REFLEXÕES AO ENTARDECER –
Tarde tediosa aquela do domingo, dia dos pais. O silêncio vespertino de Lagoa Nova me envolvia de surda espera. O quadro das ruas desabitadas se acostumou ao olhar vergado de tantas rotinas. O que mais devo repartir além da fadiga? Quantas pedras deverei ainda remover do caminho, como no verso de Carlos Drummond de Andrade? Cansaço físico e mental é muito comum. Diante de tudo que passei confesso que sobrevivi. Nordestino de Macaíba sobrevive – só Pablo Neruda confessou que viveu. Quem faz a travessia política durante mais de quatro décadas pode dizer que combateu e não perdeu a lâmina da alma.
Estou consciente que completo mais um périplo em torno do tempo. Silente, penetro no labirinto sem recomeço. Já ingressei na fila dos caixas eletrônicos. Acima de oitenta sou digno de atenção especial. Sou um jovem velho e a lei generosa permite. A idade é vulnerável mas navegável quando soprada pelo vento leste porque ainda tenho a memória do fogo e da rosa. Explicar a minha vida? Não há porquê. Tenho um amigo que já escreve a sua autobiografia precoce aos sessenta.
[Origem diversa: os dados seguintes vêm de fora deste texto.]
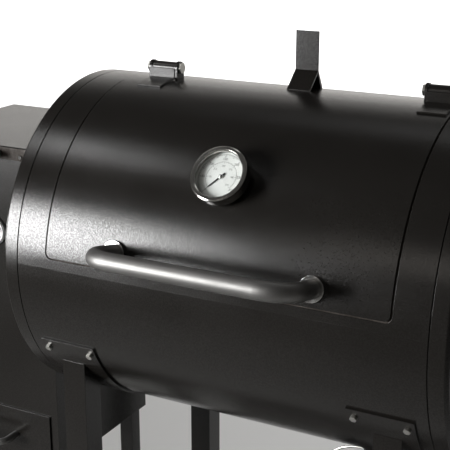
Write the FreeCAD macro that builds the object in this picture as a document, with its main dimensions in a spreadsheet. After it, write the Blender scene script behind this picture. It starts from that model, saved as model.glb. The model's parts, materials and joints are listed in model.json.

Se fizer tal coisa, isso somente irá ocorrer quando sentir o medo de viver. Ainda acredito na aurora, no porto, no barco, nas estrelas, no pássaro, na paz, no perfume de mulher. Aliás, o dossiê biográfico pesará pouco diante da Providência. Terão mais valor as ações que deixaram de ser feitas. O pecado da omissão é assombroso. Conforta-me haver atravessado “as noites escuras do tempo” sem desamar os frutos. O quinhão usual de tristezas e equívocos fica por conta da difícil condição humana de ser. Na vida pública aprendi uma amarga lição que serve aos atuais protagonistas: na política não há só amigos e inimigos, mas conspiradores que se unem.
Vivo, portanto, o desconforto e a nostalgia de mim mesmo ao me deparar com o sonho dos meus vinte anos que a idade madura não confirmou. Sinto-me disperso, irrealizado, quando retorno às minhas origens telúricas. A meta de trazer o passado ao presente, reconstruí-lo pela palavra e pensamento a fim de reconquistar a minha auto-estima, parece-me uma tarefa hercúlea porque constato que o personagem não sou eu mas, sobretudo, o tempo. Deduzo que, precisaria recriar os fatos e renascer as pessoas. Verifico que sou o resultado de todas as convivências e acontecimentos afins do passado. Por isso o vácuo e a irritação me arrastam ao entendimento inconcluso de que tudo foi ilusão e fantasia, ou infecção sentimental.
Mas, o patrimônio existencial da terceira idade, onde a memória olfativa, a auditiva e, principalmente, a visual, procuram restituir-me o universo perdido das fases inaugurais da vida. Aquela lua cheia, por exemplo, vista do cais do rio Jundiaí em Macaíba, como se estivesse pendurada por fios invisíveis, atrás dos coqueiros e eucaliptos, infundia-me na adolescência negro mistério do tempo da colonização dos escravos, índios e colonos, escuridão e medo, como se as fases da lua chegassem naquele tempo por édito imperial. Como me perco na contemplação do Solar do Ferreiro Torto e os seus sortilégios de poder, carne, cobiça e paixão. E a descortinação surpreendente do Solar dos Guarapes. Quantas perguntas insaciadas não existem sobre o que ocorreu ali? Os seus fantasmas que subiam e desciam a colina sob a batuta do senhor de engenho numa cosmovisão ora polêmica, ora lírica, dentro do abismo da memória?
Em cada rua onde passo em minha terra revisito os mortos na lembrança tentando reconstituir os fatos com os quais dividi o tempo. Diante do que possa sugerir esquisitice, essa ressurreição de ambiente me faz impetrar uma medida cautelar possessória para uma manutenção do espaço perdido tal qual um desesperado náufrago da complexa realidade de hoje. “Sigo o rio. O rio conhece o caminho”. É o estribilho de uma antiga canção do faroeste americano. O leito caudaloso da memória sempre me conduzirá às vozes que vêm de longe.